INSTRUCTIONS FOR THE TASK »
Repeat exactly the lines from the start through the line with "anchor_d = 18; // [10:1:26]", both ends included.

+++ SUPPLIED DATA

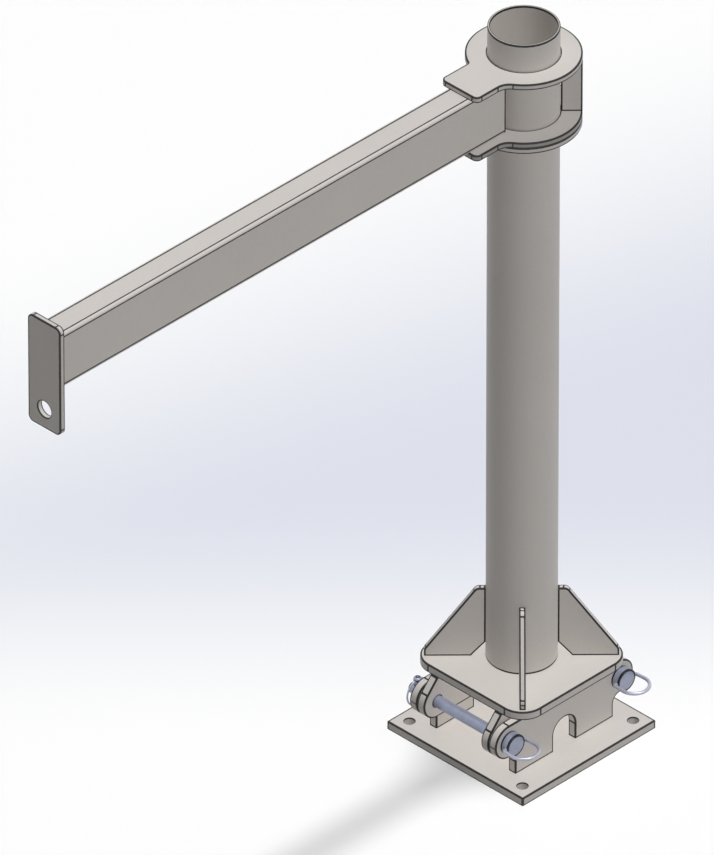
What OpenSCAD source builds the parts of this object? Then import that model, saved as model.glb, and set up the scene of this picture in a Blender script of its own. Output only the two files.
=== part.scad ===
// Davit crane: a slewing lifting arm on a mast that is pinned to a bolted base.
// +X is the arm's direction, +Y is the side of the pin heads, +Z is up.
// The origin is the centre of the base plate's underside.

/* [Base plate] */
// Side of the square base plate
base_side = 300; // [290:5:400]
// Thickness of the base plate
base_t = 15; // [8:1:25]
// Spacing of the four anchor holes, both ways
anchor_spacing = 250; // [220:5:260]
// Diameter of an anchor hole
anchor_d = 18; // [10:1:26]

/* [Cheeks on the base] */
// Distance between the two hinge pins
pin_spacing = 250; // [230:5:280]
// Height of the pins above the base plate
pin_rise = 70; // [60:1:90]
// Thickness of a cheek
cheek_t = 15; // [10:1:20]
// Distance between the inner faces of the cheeks
cheek_gap = 160; // [150:2:180]
// Radius of a cheek's round ends
cheek_r = 30; // [26:1:36]
// Radius of the fillet beside a cheek's foot
cheek_foot_r = 15; // [8:1:20]
// Width of the arch in a cheek
arch_w = 50; // [30:2:80]
// Height of the arch in a cheek
arch_h = 55; // [45:1:75]

/* [Lugs and foot plate] */
// Thickness of a lug
lug_t = 15; // [10:1:20]
// Radius of a lug's round ends
lug_r = 30; // [26:1:36]
// Height of the foot plate's underside above the pins
foot_rise = 45; // [40:1:60]
// Side of the square foot plate
foot_side = 250; // [240:5:290]
// Thickness of the foot plate
foot_t = 15; // [8:1:25]
// Corner radius of the foot plate
foot_corner_r = 40; // [20:1:60]

/* [Mast] */
// Outside diameter of the mast tube
mast_d = 114.3; // [101.6:0.1:127]
// Wall of the mast tube
mast_wall = 4; // [2.5:0.5:8]
// Length of the mast tube
mast_len = 1200; // [800:10:1600]
// Length of mast that stands above the upper head plate
mast_stub = 50; // [30:5:120]

/* [Gussets] */
// Thickness of a gusset
gusset_t = 10; // [6:1:16]
// Height of a gusset
gusset_h = 130; // [90:5:200]
// Distance from a gusset's toe to the foot plate's corner edge
gusset_setback = 6; // [3:1:20]
// Width of the flat at the top of a gusset
gusset_top_w = 15; // [11:1:25]
// Height of a gusset's toe
gusset_toe_h = 13; // [11:1:25]
// Radius of a gusset's two outer corners
gusset_round_r = 10; // [4:1:12]
// Width of the cut-off inner corner of a gusset
snipe_w = 23; // [10:1:30]
// Height of the cut-off inner corner of a gusset
snipe_h = 27; // [10:1:40]

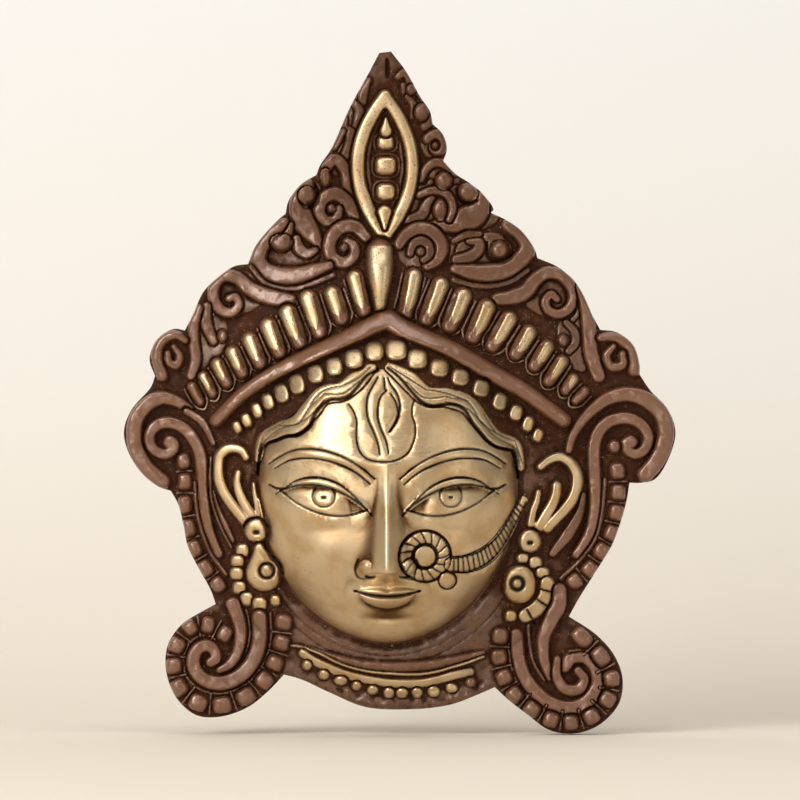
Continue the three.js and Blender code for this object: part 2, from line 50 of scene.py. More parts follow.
LOBES = [  # clockwise from the tip of the crown; each lobe is one smooth curve, and two meet in a notch
    [(-1, 73.3), (4.3, 66.3), (8.7, 58.3), (12, 53.3), (13, 49)],
    [(13, 49), (16.3, 45.7), (17.7, 41), (16.5, 36.7)],
    [(16.5, 36.7), (20.7, 32.3), (25.3, 29.3), (29.7, 25.7), (33.3, 20.3), (32, 19.5)],
    [(32, 19.5), (38, 16.7), (42.7, 13.3), (47, 7.3), (48, 4.2)],
    [(48, 4.2), (54.5, 1.4), (59.7, -2.7), (63.3, -8), (66.5, -15.2), (69, -19.8)],
    [(69, -19.8), (74.5, -20.6), (80, -24.8), (82.1, -31.2), (82.2, -34.8)],
    [(82.2, -34.8), (85.7, -40), (91.5, -46.2), (94.2, -54), (91.9, -62.8), (87.3, -69.8), (82.7, -71),
     (78.8, -71)],
    [(78.8, -71), (77.7, -77.5), (75.3, -85.8), (72.7, -92.3), (66.7, -102), (61.7, -110), (58.5, -115.8)],
    [(58.5, -115.8), (63.5, -118.9), (68.2, -122.3), (73.7, -128.7), (76.5, -136.7), (75.2, -145),
     (68.7, -152), (60.3, -154.9), (51.9, -153.7), (44.3, -148.3), (37.9, -143.3), (33.7, -139.4)],
    [(33.7, -139.4), (27.7, -142), (18.7, -145.3), (5.3, -146.8), (-9.7, -146), (-21.3, -141.3),
     (-31.3, -136.7), (-36.8, -135.2)],
    [(-36.8, -135.2), (-42.7, -141.3), (-49.3, -146.3), (-58.3, -149.3), (-66.3, -148.7), (-73, -142.7),
     (-76.3, -133.7), (-75.7, -125.3), (-71, -118.3), (-66.3, -115.3), (-59.7, -111.6)],
    [(-59.7, -111.6), (-61.3, -107), (-65.7, -99), (-69, -92.3), (-70.5, -85), (-72.3, -78),
     (-74.7, -73.7)],
    [(-74.7, -73.7), (-78.8, -72.3), (-84.5, -67.7), (-89, -60.5), (-90.4, -53.7), (-87.9, -46.6),
     (-81.4, -39), (-80, -35.3)],
    [(-80, -35.3), (-81.8, -29.5), (-79.3, -23), (-73.7, -19.5), (-70, -20)],
    [(-70, -20), (-67.3, -14.7), (-63.7, -7), (-58.3, -1.7), (-53.3, 1.5), (-48.8, 2.2)],
    [(-48.8, 2.2), (-46.7, 7.7), (-43.3, 12.3), (-38, 17.7), (-36.3, 19)],
    [(-36.3, 19), (-35.3, 23.3), (-31.3, 28.7), (-26, 32)],
    [(-26, 32), (-24.7, 35.3), (-21.3, 40.3), (-14.7, 54.7), (-8, 67), (-4.7, 73.3)],
]


def smooth(points):
    """Points about LINE_STEP apart along a round curve through the given ones."""
    p = np.array(points, float)
    p = np.vstack([2 * p[0] - p[1], p, 2 * p[-1] - p[-2]])
    made = []
    for a, b, c, d in zip(p, p[1:], p[2:], p[3:]):
        t1, t2, t3 = (max(1e-6, math.dist(*pair)) ** 0.5 for pair in ((a, b), (b, c), (c, d)))
        leave = ((b - a) / t1 - (c - a) / (t1 + t2) + (c - b) / t2) * t2
        arrive = ((c - b) / t2 - (d - b) / (t2 + t3) + (d - c) / t3) * t2
        count = max(1, round(math.dist(b, c) / LINE_STEP))
        t = np.arange(count)[:, None] / count
        made.append(b * (2 * t**3 - 3 * t**2 + 1) + leave * (t**3 - 2 * t**2 + t)
                    + c * (3 * t**2 - 2 * t**3) + arrive * (t**3 - t**2))
    return np.vstack([*made, p[-2]])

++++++

RESPONSE »
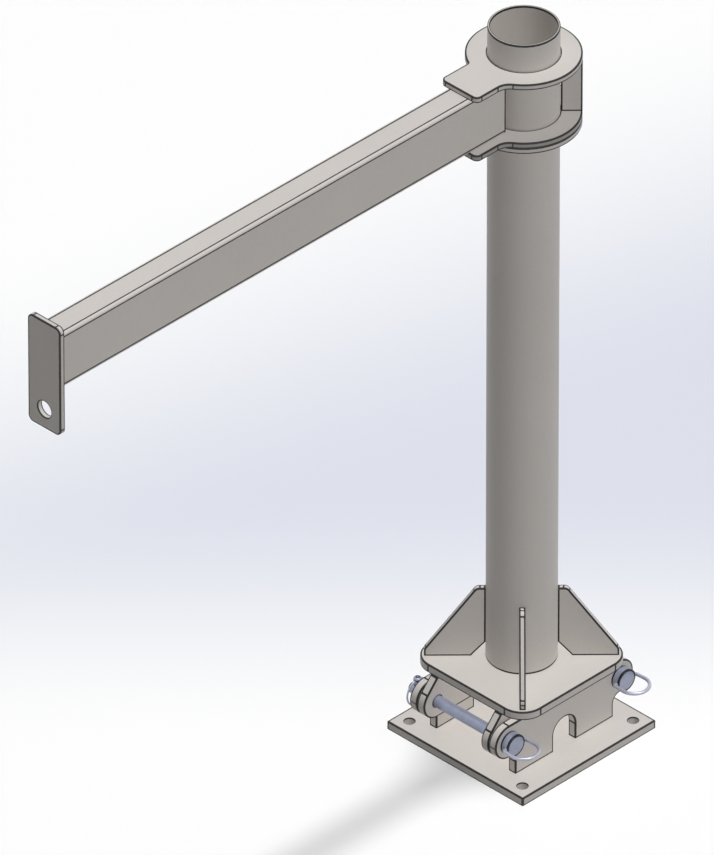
What OpenSCAD source builds the parts of this object? Then import that model, saved as model.glb, and set up the scene of this picture in a Blender script of its own. Output only the two files.
=== part.scad ===
// Davit crane: a slewing lifting arm on a mast that is pinned to a bolted base.
// +X is the arm's direction, +Y is the side of the pin heads, +Z is up.
// The origin is the centre of the base plate's underside.

/* [Base plate] */
// Side of the square base plate
base_side = 300; // [290:5:400]
// Thickness of the base plate
base_t = 15; // [8:1:25]
// Spacing of the four anchor holes, both ways
anchor_spacing = 250; // [220:5:260]
// Diameter of an anchor hole
anchor_d = 18; // [10:1:26]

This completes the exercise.